Gun Murders per Year, NYC: 2006-2024
Year total
01 266
02 231
03 257
04 314
05 414
06 353
07 404
08 359
09 382
10 299
11 244
12 305

2.5.3 Graph 2

ggplot(murders_summary, aes(x = Year, y = total, group = 1))+
  geom_line(color = 'red', linewidth = 1) +
  labs(title = "Gun Murders in NYC per Year",
       x = "Year",
       y =" Murders by Gun") +
  theme(
    plot.title = element_text(size=20, family = "serif", face = "bold")
  )
Figure 2.2: Total number of shootings that have resulted in death each year since 2006.

This graph shows us the trend line of how many shootings resulted in murder each year from 2006-2024. There had been a steady decline with a spike in 2020.

The average amount of shootings that result in death in NYC each year is 319 per year.

2.6 Reflection

I could see this workflow helping me in my thesis research because it seems to be a good tool for creating a coherent and comprehensive document to look back on and follow.
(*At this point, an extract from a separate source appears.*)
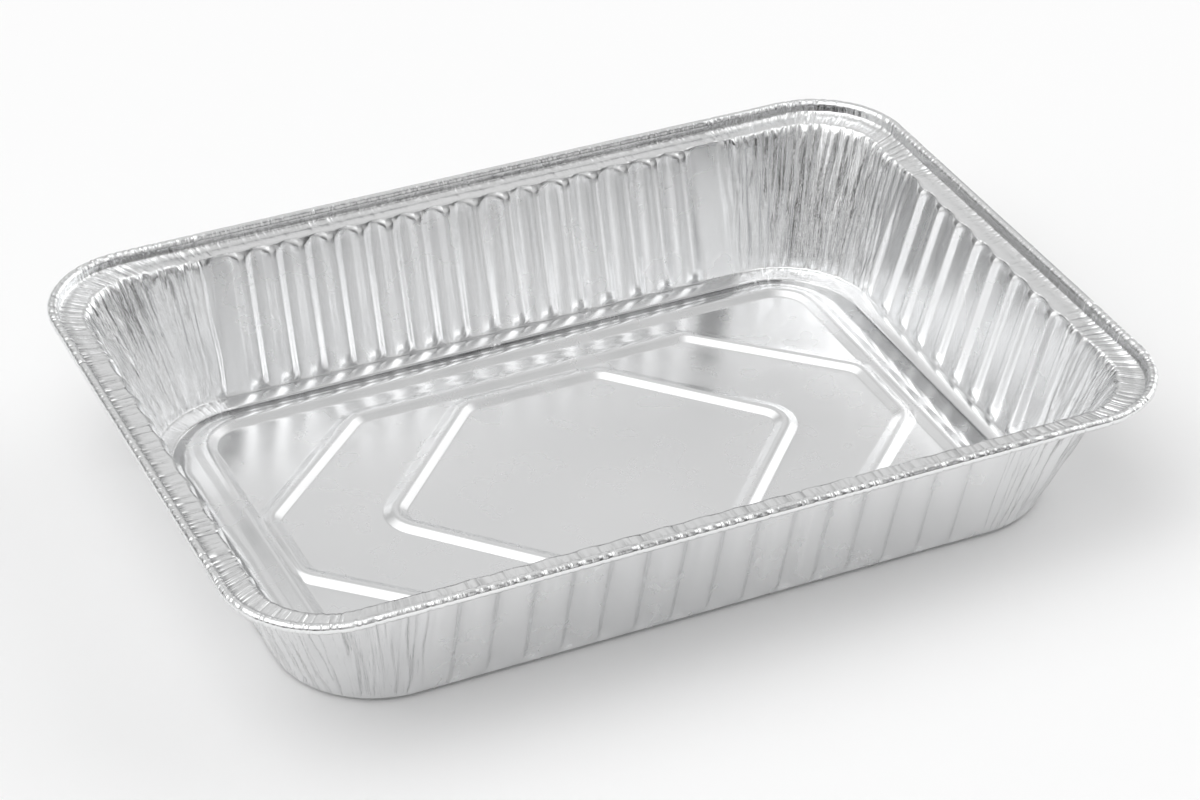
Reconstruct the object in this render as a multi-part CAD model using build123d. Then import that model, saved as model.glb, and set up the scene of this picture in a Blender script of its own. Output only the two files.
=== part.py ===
from build123d import *
import math
import os

os.makedirs("parts", exist_ok=True)

# ---------------------------------------------------------------------------
# Pressed aluminium foil tray, one sheet of foil, one solid.
# Millimetres.  X = length, Y = width, Z = up, underside of the floor at z = 0.
# ---------------------------------------------------------------------------
FOIL = 0.12                  # sheet thickness

# overall, measured over the rolled rim
LENGTH = 330.0
WIDTH = 236.5
HEIGHT = 55.8
RIM_CORNER_R = 34.9          # outside of the roll

# rolled rim: hollow curl turned outward and tucked under
CURL_R = 1.75                # outside radius of the roll
CURL_WRAP = 325.0            # degrees of roll from the upstand
UPSTAND_LEAN = 0.35          # how far the upstand leans outward
LEDGE_Z = 51.4               # underside of the flat ledge

# floor and its margin
FLOOR_X, FLOOR_Y, FLOOR_R = 132.4, 85.4, 29.0     # half sizes where the margin starts to rise
FOOT_X, FOOT_Y, FOOT_R = 139.3, 92.5, 35.0        # half sizes at the foot of the wall
FOOT_Z = 1.2
DRAFT = 15.8                 # wall lean from upright, degrees
CREASE_R = 26.0              # corner radius where wall meets ledge

# wall ribs: narrow trapezoid ribs that stand inward, flat panels between
RIB_DEPTH = 1.7
RIB_CREST = 2.3
RIB_BASE = 7.6
RIB_RUN_IN = 2.8             # height of the sloped ends of a rib
RIB_TOP_LEFT = 0.35          # rib depth still there at the ledge crease
BACK_RIBS = [-89.0, -77.6, -66.4, -55.2, -43.9, -32.8, -21.8, -10.4,
             1.0, 12.9, 24.8, 36.8, 48.7, 60.6, 72.4, 84.2]
FRONT_RIBS = [-91.0 + 13.0 * k for k in range(15)]
END_RIBS = [-45.7 + 13.06 * k for k in range(8)]

# corner pleats: zig-zag gathers
PLEATS = 13                  # per corner
PLEAT_FOOT = 0.55
PLEAT_TOP = 1.0

# floor beads: raised, rounded, one height
BEAD_H = 1.7
BEAD_BASE = 8.5
BEAD_CREST = 1.5             # half width of the rounded crest
BEAD_SHOULDER = 1.38
FRAME_X, FRAME_Y, FRAME_R = 119.9, 78.1, 16.0     # centreline of the frame bead
OUTER_HEX = [(114.6, 17.0), (65.0, 63.3), (-65.0, 63.3), (-114.6, 17.0),
             (-114.6, -17.0), (-65.0, -63.3), (65.0, -63.3), (114.6, -17.0)]
OUTER_HEX_R = 10.0
INNER_HEX = [(77.5, 0.0), (26.5, 54.2), (-26.5, 54.2),
             (-77.5, 0.0), (-26.5, -54.2), (26.5, -54.2)]
INNER_HEX_R = 10.0

TAN = math.tan(math.radians(DRAFT))
T_H = FOIL / math.cos(math.radians(DRAFT))


# ---------------------------------------------------------------------------
# Rings: closed outlines with the same number of points at every height
# ---------------------------------------------------------------------------
def side(ribs, depth, flip):
    """Points along one side as (position, inward depth), ascending."""
    c, b = RIB_CREST / 2, RIB_BASE / 2
    out = []
    for x in sorted(ribs):
        out += [(x - b, 0.0), (x - c, depth), (x + c, depth), (x + b, 0.0)]
    if flip:
        out = [(-x, d) for x, d in reversed(out)]
    return out


def ring(a, b, r, depth, pleat):
    """Counter-clockwise outline starting on the +X side."""
    pts = []
    # +X side, walked towards +Y
    pts += [(a - d, y) for y, d in side(END_RIBS, depth, False)]
    pts += corner(a - r, b - r, r, 0, pleat)
    # +Y side, walked towards -X
    pts += [(-x, b - d) for x, d in side([-x for x in BACK_RIBS], depth, False)]
    pts += corner(-(a - r), b - r, r, 90, pleat)
    # -X side, walked towards -Y
    pts += [(-(a - d), -y) for y, d in side(END_RIBS, depth, False)]
    pts += corner(-(a - r), -(b - r), r, 180, pleat)
    # -Y side, walked towards +X
    pts += [(x, -(b - d)) for x, d in side(FRONT_RIBS, depth, False)]
    pts += corner(a - r, -(b - r), r, 270, pleat)
    return pts


def corner(cx, cy, r, start, pleat):
    n = 2 * PLEATS
    out = []
    for i in range(n + 1):
        ang = math.radians(start + 90.0 * i / n)
        rr = r - (pleat if i % 2 else 0.0)
        out.append((cx + rr * math.cos(ang), cy + rr * math.sin(ang)))
    return out


def inset(pts, d):
    """Mitred inset of a counter-clockwise outline by d."""
    n = len(pts)
    out = []
    for i in range(n):
        x0, y0 = pts[i - 1]
        x1, y1 = pts[i]
        x2, y2 = pts[(i + 1) % n]
        ux, uy = x1 - x0, y1 - y0
        vx, vy = x2 - x1, y2 - y1
        lu, lv = math.hypot(ux, uy), math.hypot(vx, vy)
        n1 = (-uy / lu, ux / lu)
        n2 = (-vy / lv, vx / lv)
        k = 1.0 + n1[0] * n2[0] + n1[1] * n2[1]
        out.append((x1 + d * (n1[0] + n2[0]) / k, y1 + d * (n1[1] + n2[1]) / k))
    return out


def wall_at(z):
    w = (z - FOOT_Z) / (LEDGE_Z - FOOT_Z)
    return (FOOT_X + (z - FOOT_Z) * TAN, FOOT_Y + (z - FOOT_Z) * TAN,
            FOOT_R + (CREASE_R - FOOT_R) * w)


UP_X = LENGTH / 2 - 2 * CURL_R - UPSTAND_LEAN      # inner face of the upstand at the ledge
UP_Y = WIDTH / 2 - 2 * CURL_R - UPSTAND_LEAN
UP_R = RIM_CORNER_R - 2 * CURL_R - UPSTAND_LEAN

levels = []   # (outline, z of underside, inset of the upper face, rise of the upper face)
levels.append((ring(FLOOR_X, FLOOR_Y, FLOOR_R, 0, 0), 0.0, 0.0, FOIL))
levels.append((ring(FOOT_X, FOOT_Y, FOOT_R, 0, 0), FOOT_Z, T_H - FOIL * TAN, FOIL))
z1 = FOOT_Z + RIB_RUN_IN
levels.append((ring(*wall_at(z1), RIB_DEPTH, PLEAT_FOOT), z1, T_H, 0.0))
z2 = LEDGE_Z - RIB_RUN_IN
levels.append((ring(*wall_at(z2), RIB_DEPTH, PLEAT_TOP), z2, T_H, 0.0))
levels.append((ring(*wall_at(LEDGE_Z), RIB_TOP_LEFT, 0.3), LEDGE_Z, T_H - FOIL * TAN, FOIL))
levels.append((ring(UP_X + FOIL * 0.55, UP_Y + FOIL * 0.55, UP_R + FOIL * 0.55, 0, 0), LEDGE_Z, 0.0, FOIL))

under = [[(x, y, z) for x, y in pts] for pts, z, _, _ in levels]
upper = [[(x, y, z + rise) for x, y in (inset(pts, d) if d else pts)]
         for pts, z, d, rise in levels]


def poly(pts):
    return Face(Wire.make_polygon([Vector(*p) for p in pts], close=True))


def flat(p, q, r, s):
    u = [q[i] - p[i] for i in range(3)]
    v = [r[i] - p[i] for i in range(3)]
    w = [s[i] - p[i] for i in range(3)]
    n = (u[1] * v[2] - u[2] * v[1], u[2] * v[0] - u[0] * v[2], u[0] * v[1] - u[1] * v[0])
    ln = math.sqrt(sum(c * c for c in n))
    return ln > 1e-9 and abs(sum(n[i] * w[i] for i in range(3))) / ln < 1e-7


def band(lo, hi):
    n = len(lo)
    out = []
    for i in range(n):
        j = (i + 1) % n
        a, b, c, d = lo[i], lo[j], hi[j], hi[i]
        if flat(a, b, c, d):
            out.append(poly([a, b, c, d]))
        else:
            out.append(poly([a, b, c]))
            out.append(poly([a, c, d]))
    return out


faces = [poly(under[0]), poly(upper[0])]
for k in range(len(levels) - 1):
    faces += band(under[k], under[k + 1])
    faces += band(upper[k], upper[k + 1])
faces += band(under[-1], upper[-1])
pan = Solid(Shell(faces))


# ---------------------------------------------------------------------------
# Rolled rim: one section, straight on the sides and turned round the corners
# ---------------------------------------------------------------------------
def rim_section(x0, sign=1):
    """Section in the XZ plane with the upstand's inner foot at x0."""
    zc = HEIGHT - CURL_R
    cx = x0 + UPSTAND_LEAN + CURL_R
    ri = CURL_R - FOIL
    end = math.radians(180.0 - CURL_WRAP)
    mid = math.radians(180.0 - CURL_WRAP / 2)

    def on(r, ang):
        return (cx + r * math.cos(ang), zc + r * math.sin(ang))

    with BuildSketch(Plane.XZ) as sk:
        with BuildLine():
            Line((x0, LEDGE_Z), (cx - CURL_R, zc))
            ThreePointArc((cx - CURL_R, zc), on(CURL_R, mid), on(CURL_R, end))
            Line(on(CURL_R, end), on(ri, end))
            ThreePointArc(on(ri, end), on(ri, mid), (cx - ri, zc))
            Line((cx - ri, zc), (x0 + FOIL, LEDGE_Z))
            Line((x0 + FOIL, LEDGE_Z), (x0, LEDGE_Z))
        make_face()
    return sk.sketch


ccx, ccy = UP_X - UP_R, UP_Y - UP_R           # corner centres of the rim
sec = rim_section(UP_R)                       # section measured from a corner axis
turned = revolve(sec, axis=Axis.Z, revolution_arc=90)
long_bar = extrude(sec, amount=-2 * ccy)      # runs along +Y, for the short sides
wide_bar = extrude(sec, amount=-2 * ccx)      # same, for the long sides


def place(shape, ang, x, y):
    return Pos(x, y, 0) * Rot(0, 0, ang) * shape


bb = long_bar.bounding_box()
if bb.min.Y < -1e-3:
    long_bar = Pos(0, 2 * ccy, 0) * long_bar
    wide_bar = Pos(0, 2 * ccx, 0) * wide_bar
tb = turned.bounding_box()
turned = Rot(0, 0, 90) * turned if tb.min.Y < -1e-3 else turned

rim_bits = [
    place(turned, 0, ccx, ccy), place(turned, 90, -ccx, ccy),
    place(turned, 180, -ccx, -ccy), place(turned, 270, ccx, -ccy),
    place(long_bar, 0, ccx, -ccy), place(long_bar, 180, -ccx, ccy),
    place(wide_bar, 90, ccx, ccy), place(wide_bar, 270, -ccx, -ccy),
]
rim = rim_bits[0].fuse(*rim_bits[1:])


# ---------------------------------------------------------------------------
# Floor beads: a rounded ridge run round three closed paths
# ---------------------------------------------------------------------------
def rounded_path(pts, r):
    """Closed wire through pts with every corner rounded, from the middle of the last side."""
    n = len(pts)
    start = ((pts[-1][0] + pts[0][0]) / 2, (pts[-1][1] + pts[0][1]) / 2)
    cur = start
    edges = []
    for i in range(n):
        p = pts[i]
        q = pts[(i + 1) % n]
        o = pts[i - 1]
        u = Vector(o[0] - p[0], o[1] - p[1]).normalized()
        v = Vector(q[0] - p[0], q[1] - p[1]).normalized()
        half = math.acos(max(-1, min(1, u.dot(v)))) / 2
        cut = r / math.tan(half)
        a = (p[0] + u.X * cut, p[1] + u.Y * cut)
        b = (p[0] + v.X * cut, p[1] + v.Y * cut)
        m = (u + v).normalized()
        dist = r / math.sin(half) - r
        mid = (p[0] + m.X * dist, p[1] + m.Y * dist)
        edges.append(Edge.make_line((*cur, 0), (*a, 0)))
        edges.append(Edge.make_three_point_arc((*a, 0), (*mid, 0), (*b, 0)))
        cur = b
    edges.append(Edge.make_line((*cur, 0), (*start, 0)))
    return Wire(edges)


def ridge(pts, r, low, lift):
    path = rounded_path(pts, r)
    e = path.edges()[0]
    start = ((pts[-1][0] + pts[0][0]) / 2, (pts[-1][1] + pts[0][1]) / 2)
    d = Vector(pts[0][0] - pts[-1][0], pts[0][1] - pts[-1][1], 0).normalized()
    pl = Plane(origin=(start[0], start[1], 0), x_dir=d.cross(Vector(0, 0, 1)), z_dir=d)
    up = 1 if pl.y_dir.Z > 0 else -1
    hb, cr = BEAD_BASE / 2, BEAD_CREST
    with BuildSketch(pl) as sk:
        with BuildLine():
            Polyline((-cr, up * (BEAD_SHOULDER + lift)), (-hb, up * lift), (-hb, up * low),
                     (hb, up * low), (hb, up * lift), (cr, up * (BEAD_SHOULDER + lift)))
            ThreePointArc((cr, up * (BEAD_SHOULDER + lift)), (0, up * (BEAD_H + lift)),
                          (-cr, up * (BEAD_SHOULDER + lift)))
        make_face()
    return sweep(sk.sketch, path=path, transition=Transition.RIGHT)


FRAME = [(FRAME_X, FRAME_Y), (-FRAME_X, FRAME_Y), (-FRAME_X, -FRAME_Y), (FRAME_X, -FRAME_Y)]
beads = [(FRAME, FRAME_R), (OUTER_HEX, OUTER_HEX_R), (INNER_HEX, INNER_HEX_R)]
crests = [ridge(p, r, FOIL * 0.5, FOIL) for p, r in beads]
hollows = [ridge(p, r, -0.5, 0.0) for p, r in beads]

tray = pan.fuse(*crests)
tray = tray.cut(*hollows)
tray = tray.fuse(rim)
if isinstance(tray, ShapeList):
    tray = max(tray, key=lambda s: s.volume)
solids = tray.solids()
print("solids", len(solids), [round(s.volume, 1) for s in solids], "valid", tray.is_valid)
foil_tray = max(solids, key=lambda s: s.volume)

export_step(foil_tray, "parts/foil_tray.step")
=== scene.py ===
import math

import bpy
import numpy as np
from mathutils import Matrix, Vector
from mathutils.geometry import delaunay_2d_cdt


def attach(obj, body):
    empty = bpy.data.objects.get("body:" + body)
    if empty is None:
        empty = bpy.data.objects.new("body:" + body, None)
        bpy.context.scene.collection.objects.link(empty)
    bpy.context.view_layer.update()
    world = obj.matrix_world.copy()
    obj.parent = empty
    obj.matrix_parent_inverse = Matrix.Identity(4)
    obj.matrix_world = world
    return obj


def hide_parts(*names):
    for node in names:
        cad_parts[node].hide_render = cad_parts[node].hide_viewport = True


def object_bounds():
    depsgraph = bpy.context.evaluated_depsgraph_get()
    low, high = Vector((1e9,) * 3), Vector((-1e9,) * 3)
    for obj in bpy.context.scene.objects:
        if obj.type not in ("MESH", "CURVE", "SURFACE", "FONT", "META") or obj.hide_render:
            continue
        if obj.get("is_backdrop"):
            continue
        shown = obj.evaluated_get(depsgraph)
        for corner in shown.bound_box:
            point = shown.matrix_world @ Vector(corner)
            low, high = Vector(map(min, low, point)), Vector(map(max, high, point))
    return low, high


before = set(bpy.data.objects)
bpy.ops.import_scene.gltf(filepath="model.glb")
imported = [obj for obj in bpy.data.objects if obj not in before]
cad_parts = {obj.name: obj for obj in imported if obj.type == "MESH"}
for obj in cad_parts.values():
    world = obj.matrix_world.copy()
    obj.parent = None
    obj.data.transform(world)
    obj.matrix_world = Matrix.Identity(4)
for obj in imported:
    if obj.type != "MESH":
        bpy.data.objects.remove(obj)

CAD_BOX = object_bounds()
rng = np.random.default_rng(41)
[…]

Additionally, it seems easy to share my thought process/analyses with my mentor, and an accessible way for her to collaborate on my code if need be. While I still have to figure out the best way to utilize this kind of workflow, I can definitely see it having benefits to keep everything organized for myself and my data, and for reproducibility purposes.